Wooster’s previous company, Birubi Arts, was fined $2.3m by the federal court after it was found to have breached consumer law by selling fake Aboriginal art.

Labor senator Malarndirri McCarthy and Greens senator Lidia Thorpe, who were part of a select committee which examined the status of the Aboriginal flag in 2020, have both said they intend to ask the government for more details about the deal at the next Senate estimates hearings in February.

Campaigners who fought to “free” the Aboriginal flag have said previously that while questions remain about its future custodianship, the current arrangement is “as good as we’re going to get in terms of freeing the Aboriginal flag”.

“My grandkids, my great-grandkids, will have the Aboriginal flag in their lives, uniting them and supporting their culture and making them feel safe in community,” Laura Thompson, convener of the #freetheflag campaign, said on Tuesday.

The #freetheflag movement began after Thompson’s business, Clothing the Gaps, was served with a cease and desist notice from WAM.

Thompson said it was a relief that private companies were now “out of the picture” but some questions remained.

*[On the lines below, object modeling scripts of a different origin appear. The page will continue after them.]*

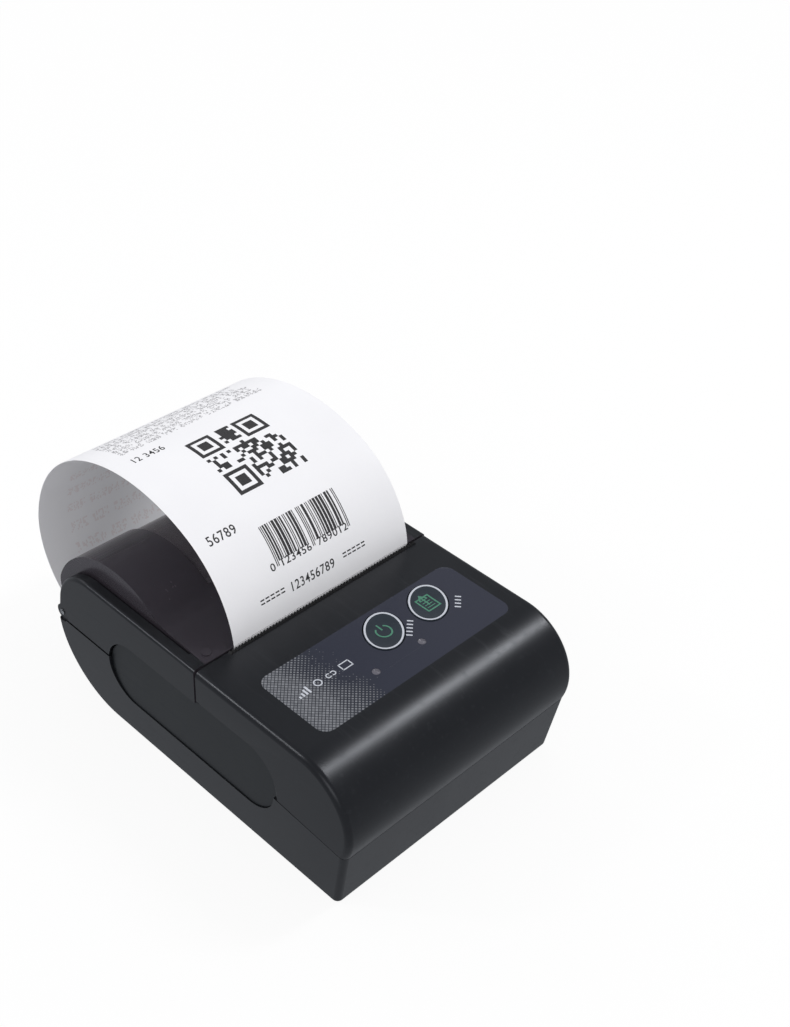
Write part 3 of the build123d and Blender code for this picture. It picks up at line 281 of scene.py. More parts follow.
def labelFilm(look):
    # Slate film whose left third carries a woven halftone that thins out to the right
    finish = Finish("labelFilm", look["constants"])
    x, y = finish.parts(finish.place())[:2]
    cell = finish.place(look["turn"], (1 / look["pitch"],) * 3, look["centre"])
    across, up = finish.parts(finish.node("VectorMath", {"operation": "FRACTION"}, {0: cell}))[:2]
    whole = finish.node("VectorMath", {"operation": "FLOOR"}, {0: cell})
    chance = finish.node("TexWhiteNoise", {"noise_dimensions": "2D"}, {"Vector": whole})
    ragged = (finish.noise(look["raggedSize"], 2.0) - 0.5) * look["ragged"]
    edge = x + ragged + (y - look["centre"][1]) * look["slant"]
    fullness = finish.between(edge, look["solidTo"], look["fadedBy"], 1.0, 0.0)
    reach = look["leastReach"] + fullness * look["reachGrows"]
    farX = finish.maths("ABSOLUTE", across - 0.5)
    farY = finish.maths("ABSOLUTE", up - 0.5)
    square = finish.maths("MAXIMUM", farX, farY) < reach
    strength = look["dotPale"] + chance * look["dotChance"] + fullness * look["dotFull"]
    shown = square * (chance < fullness * look["dotCount"]) * strength
    ground = finish.blend(
        finish.between(x, look["slateFrom"], look["slateTo"]), look["slate"], look["slateFar"]
    )
    ground = finish.blend(fullness * look["groundShare"], ground, look["ground"])
    grain = finish.noise(look["grainSize"], 2.0)
    finish.drive({"Base Color": finish.blend(shown, ground, look["dot"])})
    finish.drive({"Roughness": look["rough"] + grain * look["roughVaries"]})
    finish.drive({"Normal": finish.relief(shown * 0.6 + grain * 0.4, look["grainDepth"])})
    return finish.material


keyLook = {
    "constants": {"Specular IOR Level": 0.32, "Coat Weight": 0.12, "Coat Roughness": 0.12},
    "dark": shade(30, 37, 45),
    "light": shade(42, 51, 61),
    "cloudSize": 4 * mm,
    "rough": 0.3,
    "roughVaries": 0.12,
    "grainSize": 0.12 * mm,
    "grainDepth": 0.004 * mm,
}


def keyFilm(look):
    finish = Finish("keyFilm", look["constants"])
    cloud = finish.noise(look["cloudSize"], 2.0)
    grain = finish.noise(look["grainSize"], 2.0)
    finish.drive({"Base Color": finish.blend(cloud, look["dark"], look["light"])})
    finish.drive({"Roughness": look["rough"] + grain * look["roughVaries"]})
    finish.drive({"Normal": finish.relief(grain, look["grainDepth"])})
    return finish.material


inkLook = {"patchSize": 0.35 * mm, "rough": 0.55, "roughVaries": 0.15}


def printInk(name, tint, paleness=0.12):
    # Ink laid on a surface, a little uneven
    finish = Finish(name, {"Specular IOR Level": 0.25})
    patch = finish.noise(inkLook["patchSize"], 3.0)
    paler = tuple(part + paleness * (1 - part) for part in tint[:3]) + (1.0,)
    rough = inkLook["rough"] + patch * inkLook["roughVaries"]
    finish.drive({"Base Color": finish.blend(patch, tint, paler), "Roughness": rough})
    return finish.material


paperLook = {
    "sheet": shade(232, 232, 236),
    "fibre": shade(244, 244, 247),
    "cloudSize": 16 * mm,
    "threadSize": 0.3 * mm,
    "threadDepth": 0.004 * mm,
    "rough": 0.5,
    "roughVaries": 0.16,
}


def thermalPaper(look):
    finish = Finish("thermalPaper", {"Specular IOR Level": 0.3})
    cloud = finish.noise(look["cloudSize"], 2.0)
    threads = finish.noise(look["threadSize"], 4.0, 0.65)
    colour = finish.blend(cloud * 0.5 + threads * 0.5, look["sheet"], look["fibre"])
    finish.drive({"Base Color": colour, "Roughness": look["rough"] + threads * look["roughVaries"]})
    finish.drive({"Normal": finish.relief(threads, look["threadDepth"])})
    return finish.material


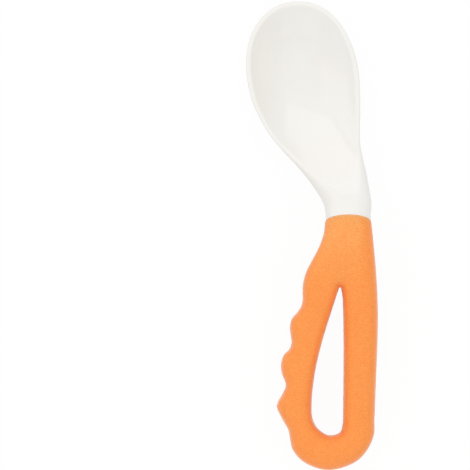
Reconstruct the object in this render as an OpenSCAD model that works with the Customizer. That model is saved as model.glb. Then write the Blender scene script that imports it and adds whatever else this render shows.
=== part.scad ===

“The fact that the Aboriginal flag was controlled, and privately owned, is just absurd,” she said.

In 1995, the governor general proclaimed it along with the Torres Strait Islander flag. Other claimants came forward asserting they were the artist behind it but in 1997 the federal court officially recognised Thomas as the sole author, giving him the ability to assign licences.

By 2019, amid mounting distress and confusion over who was able to use the design freely, a parliamentary inquiry was set up to look into the copyright and licensing arrangements. Its final report labelled WAM Clothing’s actions as “heavy-handed”.

The minister for Indigenous Australians, Ken Wyatt, told ABC Radio on Tuesday that “the benefits in the long term far outweigh what we expended”.

“It’s about giving back the flag to be freely used,” he said.

The image of the flag can be reproduced on websites, on apparel such as sports jerseys and shirts, in paintings and other artworks, used digitally and in any other medium without having to ask for permission or pay a fee.

Gregory said he has already noticed a rise in online merchandise, some of it “shoddy”, featuring the flag design. He is concerned there may be more to come now that the assumption is that the flag is “free”.

“Too many things get butchered these days, get pirated, and this flag is far too important to be treated the way many other products are. So we’ve sought to close down as many people as we can who do it,” Gregory said.

“But that’s the confusing message and I don’t think the government helped because most of the quotes were all about freeing everything. And that’s … potentially misleading.”